Maj. David C. Andersen, a Marine Corps spokesman in New York, said he believes the troops will treasure the flag.

"I think it's going to bring a little piece of lower Manhattan, of Ground Zero, to Marines who have never been here," he said.

The flag's story began two weeks after the terrorist attacks when it was draped over a building near the World Trade Center under a giant banner reading "United We Stand." About a month later, it was taken to a command center occupied by the police department's emergency services unit.

That is where the flag became a memorial cloth. No one knows who wrote the first message. But the banner is now covered with names, statements, prayers and poems, most of them written in black marker by victims' relatives, police, federal investigators and Red Cross workers.

Some of the messages are patriotic: "United we stand, united we fight." "These colors don't run."

Others focus on the victims: "I will always miss my son Rodney." "For my sons … Joe and John Vigiano. They gave their lives doing what they loved — helping others."

Some of the messages are directed at the troops: "Unleash hell boys." "Be safe and do us proud."

Others are aimed at the terrorists themselves: "May the last breath you take be spent looking at this flag." "Sleep with one eye open."

The 50 stars contain the names of the 23 New York police officers lost in the attacks, plus the 17 U.S. sailors who died in the October 2000 bombing in Yemen of the USS Cole — an attack blamed on Osama bin Laden.

The flag is being given to the Marines because three members of the emergency services unit who died on Sept. 11 were former Marines.

— The Associated Press

Coast Guard Keeps Close Tabs on Busy Ports

L O S A N G E L E S, Nov. 27 — The Coast Guard has a new security program at the nation's largest ports — Los Angeles and Long Beach.

It's training reservists as "sea marshals" to board cruise ships and commercial vessels in search of terrorists.

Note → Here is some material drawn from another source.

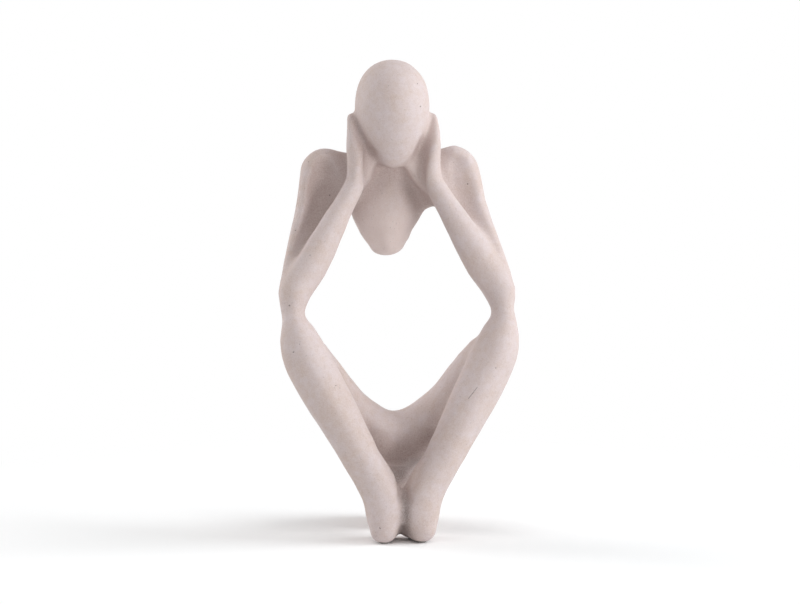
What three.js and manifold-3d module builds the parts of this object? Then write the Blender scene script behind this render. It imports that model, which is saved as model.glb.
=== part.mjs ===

Teams are also working in San Diego and San Francisco, and may be created elsewhere.

Since the terrorist attacks, the Coast Guard has begun sending armed teams aboard cruise ships several miles off the coast to ensure the proper crew is in control and to check passenger lists.

The marshals also check on what are considered "high interest vessels," from nations such as Libya and Iran.

— The Associated Press

Customs Demands Passenger Lists From International Airlines

WASHINGTON, Nov. 27 — International airlines that don't immediately turn over advance lists of passengers to be screened for possible terrorists face more intensive inspections starting this week.

In a letter to 58 carriers, Customs Commissioner Robert Bonner warned of heightened inspections for those that haven't complied by Thursday, even though a new law gives the airlines until next year to start providing the information.

Many international airlines already offer the information to Customs. But Bonner is urging immediate compliance with the Advance Passenger Information System, which was signed into law last week and gives carriers 60 days to comply.

If not, Bonner said that on Thursday the service "will begin heightened inspections of international flight that pose a national security risk because they do not transmit APIS data."

The letter was sent to 58 airlines that as of Nov. 21 were not providing Customs with advance passenger information. Those airlines include: Saudi Arabian Airlines, Aeroflot Russian Airlines, Air China, Pakistan International Airlines and Ethiopian Airlines.

A spokesman for Royal Jordanian, which also received the letter, said the airline is preparing software to help comply with the new law.

"We are also preparing the required system which will be applicable in the near future which includes the passenger's name, family name, date of birth, passport number, date of issue and expiry," said Ghassan Ali, deputy director general. The airline also has asked all travel agents to have such information available after a flight is booked.

Customs has received information voluntarily from participating airlines since 1988 on international air passengers, including names, birth dates, nationality and travel document numbers. The information is collected at the time of departure and transmitted to Customs while flights are en route to the United States. Information also is transmitted to Customs about crew members as well.

Under the voluntary program with the airlines, Customs currently has access to about 85 percent of international flight passenger information. It has no information on domestic flights, and the new law wouldn't change that. The four hijackings on Sept. 11 involved domestic flights.